Interaction of chlorogenic acid with milk proteins analyzed by spectroscopic and modeling methods

Polyphenols are powerful antioxidants implicated in reducing the risk of human cancer and cardiovascular disease. Chlorogenic acid is a principal polyphenol in coffee, a beverage consumed worldwide on an immense scale. In many countries, coffee is consumed with milk, which has been shown to affect the bioavailability of polyphenols. Here we assessed the interactions of chlorogenic acid with five major milk proteins (alpha-casein, beta-casein, kappa-casein, alpha-lactalbumin, and beta-lactoglobulin) by spectroscopy and molecular docking calculations. The data showed that the number of binding sites in each chlorogenic acid-milk protein complex was close to 1. Fluorescence quenching of milk proteins by chlorogenic acid occurred through a static mechanism and the binding distance was smaller than 8 nm.

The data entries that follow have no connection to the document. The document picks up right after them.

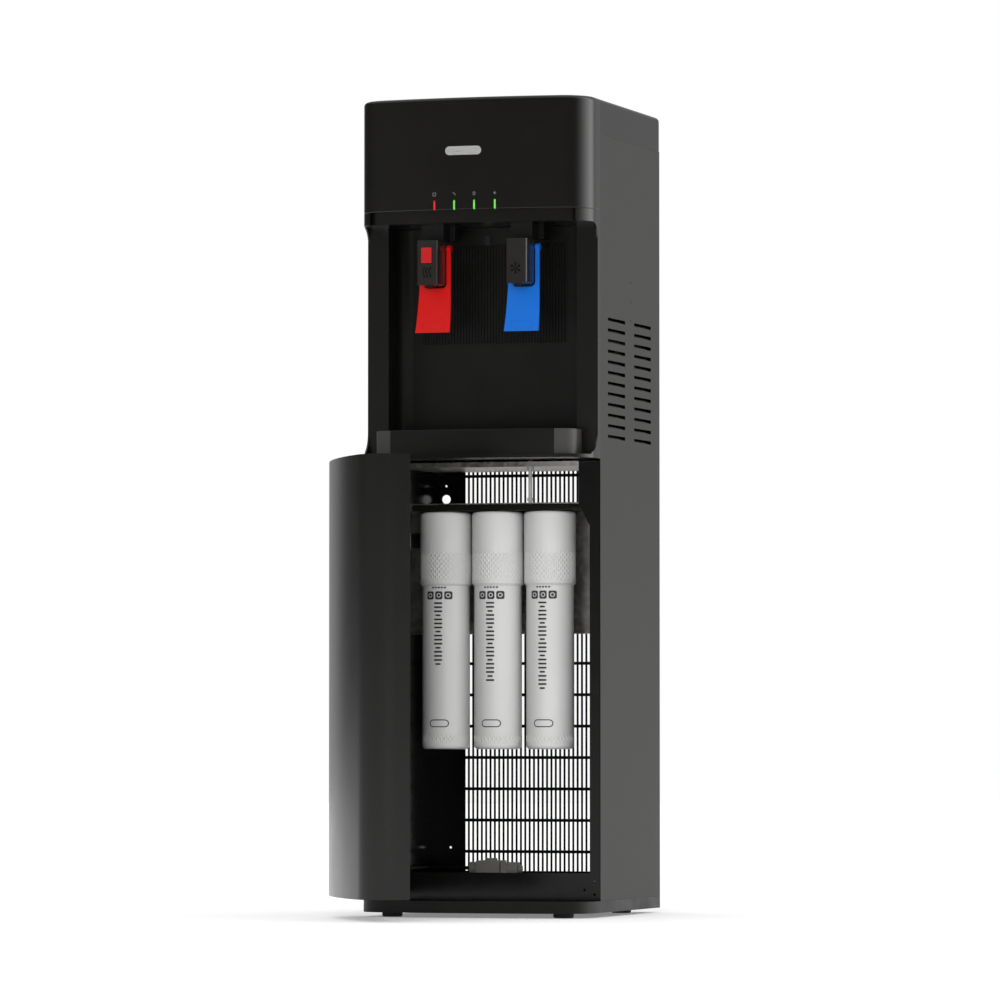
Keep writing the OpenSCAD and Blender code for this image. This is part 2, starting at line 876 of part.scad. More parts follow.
module compressor() {
    color([0.10, 0.10, 0.11]) translate([-60, 150, shelf_top]) {
        rotate_extrude() polygon(concat(
            [[0, 8], [52, 8], [52, 90]],
            arc(32, 90, 20, 0, 90, 6),
            [[0, 110]]
        ));
        for (a = [45 : 90 : 315]) translate([46 * cos(a), 46 * sin(a), 0]) cylinder(h = 9, r = 9);
    }
}

module condenser() {
    color([0.08, 0.08, 0.08]) {
        for (k = [0 : 9]) rod_x(-112, 112, 248, recess_z + 165 + k * 22, 2.5);
        both_sides() box(111, 114, 244, back_in, recess_z + 155, recess_z + 375);
    }
}

module hot_tank() {
    color([0.75, 0.75, 0.76]) translate([92, 140, shelf_top]) {
        cylinder(h = 31, r = 30);
        translate([0, 0, 30]) cylinder(h = 120, r = 42);
    }
}

module tank_bracket() {
    color([0.60, 0.60, 0.60]) box(-in_x, in_x, 52, 214, recess_z + 154, recess_z + 155.5);
}

module cold_tank() {
    color([0.90, 0.90, 0.88]) translate([0, 130, recess_z + 155.5]) {
        cylinder(h = 150, r = 72);
        translate([0, 0, 149]) cylinder(h = 16, r = 20);
    }
}

module control_board() {
    board_y = -front_d + 12;
    color([0.05, 0.30, 0.12]) {
        box(-70, 70, board_y, board_y + 1.6, housing_z + 22, housing_z + 90);
        intersection() {
            along_z(housing_z, total_h) front_outline(wall_t, 0);
            for (x = [-64, 64], z = [housing_z + 28, housing_z + 84]) rod_y(-front_d, board_y + eps, x, z, 3);
        }
        for (x = [-40, 0, 38]) box(x - 9, x + 9, board_y + 1.6 - eps, board_y + 12, housing_z + 40, housing_z + 62);
    }
}

// Back connections

module power_inlet() {
    pocket_x = 14;
    color([0.06, 0.06, 0.06]) difference() {
        union() {
            box(socket_x - 23, socket_x + 23, back_in - 20, back_out, inlet_z - 12, inlet_z + 12);
            box(socket_x - 26, socket_x + 26, back_out, back_out + 2.5, inlet_z - 15, inlet_z + 15);
        }
        difference() {
            box(socket_x - pocket_x, socket_x + pocket_x, back_out - 14, back_out + 3, inlet_z - 9, inlet_z + 9);
            for (x = [-8, 0, 8])
                box(socket_x + x - 2, socket_x + x + 2, back_out - 15, back_out - 1, inlet_z - 1, inlet_z + 1);
        }
    }
}

module switch_bezel() {
    color([0.06, 0.06, 0.06]) difference() {
        union() {
            box(bezel_x - 17.5, bezel_x + 17.5, back_in - 12, back_out, inlet_z - 11.5, inlet_z + 11.5);
            box(bezel_x - 20, bezel_x + 20, back_out, back_out + 2, inlet_z - 14, inlet_z + 14);
        }
        box(bezel_x - 8, bezel_x + 8, back_in - 13, back_out + 3, inlet_z - 10, inlet_z + 10);
    }
}

// Rocker that stands tipped to its off side
module hot_switch() {
    color([0.75, 0.05, 0.05])
    translate([0, back_out - 1.5, inlet_z]) rotate([-8, 0, 0]) along_x(bezel_x - 7.5, bezel_x + 7.5) {
        circle(4);
        polygon([[0, -8.6], [4.4, -8.6], [2.8, 0], [4.4, 8.6], [0, 8.6]]);
    }
}

module water_inlet() {
    color([0.85, 0.85, 0.83]) difference() {
        union() {
            rod_y(back_in - 16, back_out + 12, inlet_x, inlet_z, 8);
            translate([inlet_x, back_out, inlet_z]) rotate([-90, 0, 0]) cylinder(h = 5, r = 12.5, $fn = 6);
        }
        rod_y(back_in - 6, back_out + 13, inlet_x, inlet_z, 3.2);
    }
}

base_pan();
foot(0);  // foot_front_left
foot(1);  // foot_front_right
foot(2);  // foot_rear_left
foot(3);  // foot_rear_right
left_side_panel();
right_side_panel();
front_frame();
cabinet_floor();
divider_shelf();
back_grille();
grille_rails();
upper_back_panel();
top_cover();
display_housing();
indicator_lights();
front_badge();
recess_frame();
recess_liner();
fluted_panel();
night_light();
hot_tap_mount();
cold_tap_mount();
hot_tap_body();
cold_tap_body();
hot_spout();
cold_spout();
hot_lever();
cold_lever();
hot_lever_pin();
cold_lever_pin();
child_lock_button();
drip_tray();
drip_grille();
door();
hinge_top();
hinge_bottom();
door_magnet();
latch_plate();
filter_bracket();
manifold();
collar(1);  // collar_1
collar(2);  // collar_2
collar(3);  // collar_3
cartridge(1);  // cartridge_1
cartridge(2);  // cartridge_2
cartridge(3);  // cartridge_3
inlet_valve();
supply_tube();
outlet_tube();
compressor();
condenser();
hot_tank();
cold_tank();
tank_bracket();
control_board();
power_inlet();
switch_bezel();
hot_switch();
water_inlet();
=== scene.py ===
"""Looks of a floor-standing water dispenser: materials, detail pieces, light and camera round the
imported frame."""
import functools
import json
import math

import bmesh
import bpy
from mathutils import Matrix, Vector
from mathutils.bvhtree import BVHTree

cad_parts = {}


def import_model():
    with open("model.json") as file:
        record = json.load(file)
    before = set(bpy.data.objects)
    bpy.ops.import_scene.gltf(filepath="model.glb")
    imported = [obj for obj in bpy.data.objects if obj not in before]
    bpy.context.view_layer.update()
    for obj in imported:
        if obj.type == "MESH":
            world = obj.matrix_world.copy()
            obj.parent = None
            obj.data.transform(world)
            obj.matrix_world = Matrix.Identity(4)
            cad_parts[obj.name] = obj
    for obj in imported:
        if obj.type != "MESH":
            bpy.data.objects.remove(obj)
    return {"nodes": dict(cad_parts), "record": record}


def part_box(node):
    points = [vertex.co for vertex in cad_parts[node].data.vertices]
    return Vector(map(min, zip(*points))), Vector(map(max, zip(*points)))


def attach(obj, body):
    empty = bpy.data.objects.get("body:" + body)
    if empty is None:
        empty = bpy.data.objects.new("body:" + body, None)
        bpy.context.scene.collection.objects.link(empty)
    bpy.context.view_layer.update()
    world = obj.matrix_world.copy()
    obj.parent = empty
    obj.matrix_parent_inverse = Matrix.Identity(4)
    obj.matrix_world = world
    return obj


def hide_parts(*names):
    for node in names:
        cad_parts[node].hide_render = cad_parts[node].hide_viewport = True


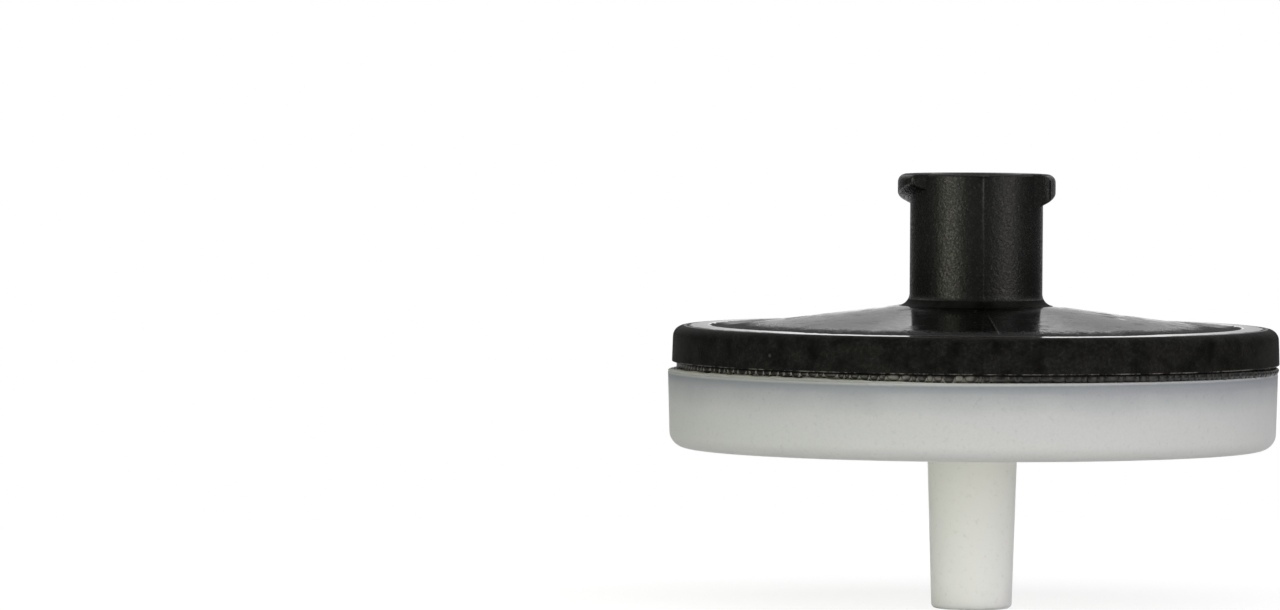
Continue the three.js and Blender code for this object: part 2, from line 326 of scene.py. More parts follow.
def lofted(name, loops):
    """A closed body through equal-sized closed loops, capped at both ends."""
    count = len(loops[0])
    vertices = [point for loop in loops for point in loop]
    faces = [tuple(reversed(range(count))), tuple(range((len(loops) - 1) * count, len(loops) * count))]
    for base in range(0, (len(loops) - 1) * count, count):
        for k in range(count):
            following = (k + 1) % count
            faces.append((base + k, base + following, base + count + following, base + count + k))
    body = object_from(name, vertices, faces)
    outward(body)
    return body


def outward(body):
    """Turns every face of a closed body to point out."""
    shape = bmesh.new()
    shape.from_mesh(body.data)
    bmesh.ops.recalc_face_normals(shape, faces=shape.faces)
    shape.to_mesh(body.data)
    shape.free()


def joined(name, bodies):
    """One object holding all the bodies' faces."""
    shape = bmesh.new()
    for body in bodies:
        shape.from_mesh(body.data)
        bpy.data.objects.remove(body)
    return object_of(name, shape)


def ring(make, count, start):
    """Copies of what make() builds, turned about Z and evenly spaced from the start azimuth."""
    bodies = [make() for _ in range(count)]
    for k, body in enumerate(bodies):
        body.data.transform(Matrix.Rotation(start + 2 * math.pi * k / count, 4, "Z"))
    return bodies


def combine(body, tool, operation):
    """Joins the tool to the body or cuts it from the body."""
    modifier = body.modifiers.new("combine", "BOOLEAN")
    modifier.object = tool
    modifier.operation = operation
    modifier.solver = "MANIFOLD"
    graph = bpy.context.evaluated_depsgraph_get()
    mesh = bpy.data.meshes.new_from_object(body.evaluated_get(graph))
    body.modifiers.clear()
    body.data = mesh
    bpy.data.objects.remove(tool)


# ---------------------------------------------------------------- inlet half

def lug():
    """One thread lug on the +X side: a flat-topped ear whose lower flank follows a right-hand helix."""
    root_radius = HUB_RADIUS - LUG_ROOT_DEPTH
    corner_start = LUG_HALF_WIDTH - LUG_CORNER_FILLET

    def reach_at(y):
        into_corner = max(abs(y) - corner_start, 0)
        arc = math.sqrt(LUG_REACH ** 2 - min(abs(y), corner_start) ** 2)
        return arc - LUG_CORNER_FILLET + math.sqrt(LUG_CORNER_FILLET ** 2 - into_corner ** 2)

    def flank_at(x, y):
        helix = THREAD_LEAD * math.atan2(y, x) / (2 * math.pi)
        rise = max(math.hypot(x, y) - HUB_RADIUS, 0) * math.tan(THREAD_FLANK)
        return HUB_TOP - LUG_MEAN_HEIGHT + helix + rise

    def section(y):
        root_x = math.sqrt(root_radius ** 2 - y ** 2)
        wall_x = math.sqrt(HUB_RADIUS ** 2 - y ** 2)
        reach = reach_at(y)
        corners = [
            (root_x, flank_at(root_x, y)),
            (wall_x, flank_at(wall_x, y)),
            (reach, flank_at(reach, y), LUG_TIP_FILLET),
            (reach, LUG_TOP, LUG_EDGE_FILLET),
            (root_x, LUG_TOP),
        ]
        return [(point.x, y, point.y) for point in rounded(corners, LUG_ARC_STEPS)]

    middle = np.linspace(-corner_start, corner_start, LUG_STATIONS)
    corner = corner_start + LUG_CORNER_FILLET * np.sin(LUG_CORNER_TURNS)
    stations = [*(-corner[::-1]), *middle, *corner]
    return lofted("lug", [section(y) for y in stations])


def ellipsoid(name, place, size, turn, tilt=0.0):
    """An ellipsoid tilted about Y, moved to its place and turned about Z."""
    shape = bmesh.new()
    bmesh.ops.create_uvsphere(shape, u_segments=48, v_segments=24, radius=1)
    shape.transform(Matrix.Diagonal((*size, 1)))
    shape.transform(Matrix.Rotation(tilt, 4, "Y"))
    shape.transform(Matrix.Translation(place))
    shape.transform(Matrix.Rotation(turn, 4, "Z"))
    shape.transform(Matrix.Scale(MM, 4))
    return object_of(name, shape)


def dimples():
    """What cuts the row of shallow dimples in the cone."""
    bodies = []
    for y in DIMPLE_ROW:
        radius = math.hypot(DIMPLE_OFFSET, y)
        place = (radius, 0, cone_level(radius) + DIMPLE_CUTTER[2] - DIMPLE_DEPTH)
        turn = math.atan2(y, DIMPLE_OFFSET) + MOULD_TURN
        bodies.append(ellipsoid("dimple", place, DIMPLE_CUTTER, turn, math.atan(CONE_SLOPE)))
    return bodies


def nib():
    """The small bump that the mould's parting left on the hub's top edge."""
    across, deep, high = NIB_SIZE
    place = (HUB_RADIUS, 0, HUB_TOP - high)
    return ellipsoid("nib", place, (deep, across, high), NIB_AZIMUTH)


def prism(name, outline, low, high):
    """An upright prism over a plan outline."""
    return lofted(name, [[(x, y, z) for x, y in outline] for z in (low, high)])


def vane():
    """One vane under the inlet half's roof, on the +X side."""
    inner = BOSS_RADIUS - VANE_ROOT
    outer = CLAMP_INNER_RADIUS - VANE_END_GAP
    bottom = MEMBRANE_TOP + VANE_LIFT
    half = VANE_WIDTH / 2
    buried = ROOF_THICKNESS / 2
    side = [(inner, bottom), (outer, bottom), (outer, cone_level(outer) - buried),
            (inner, cone_level(inner) - buried)]
    return lofted("vane", [[(x, y, z) for x, z in side] for y in (-half, half)])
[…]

Binding constant for chlorogenic acid-beta-lactoglobulin was larger than those for chlorogenic acid-alpha-lactalbumin, chlorogenic acid-alpha-casein, chlorogenic acid-beta-casein, and chlorogenic acid-kappa-casein. Thermodynamic parameters revealed that Van der Waals forces and hydrogen bond interactions predominated in chlorogenic acid-alpha-casein and chlorogenic acid-alpha-lactalbumin complexes; hydrophobic interactions were predominant in chlorogenic acid-beta-casein, chlorogenic acid-kappa-casein, and chlorogenic acid-beta-lactoglobulin. Molecular docking calculations identified chlorogenic acid was located near Pse66, Ile65, and Pro29 in the chlorogenic acid-alpha-casein adduct, Leu138, Thr126, Gln123, Ser124, Gln167, Ser166, Ser168 in the chlorogenic acid-beta-casein adduct, Glu147, Asn123, Val143, Pse149, Pro120, Leu79, Ala148 in the chlorogenic acid-kappa-casein adduct, Glu49, Tyr103, Gln54, His32, Trp104, Leu110 in the chlorogenic acid-alpha-lactalbumin adduct, and Cys66, Leu22, Lys60, Trp61, Ser21, Lys69, Gln59 in the chlorogenic acid-beta-lactoglobulin adduct. Notably, the antioxidant activity of chlorogenic acid decreased significantly on interaction with each of the milk proteins (p< 0.05). This study reveals the binding behaviors of chlorogenic acid with five milk proteins and provides basic data that can help to clarify the binding mechanism.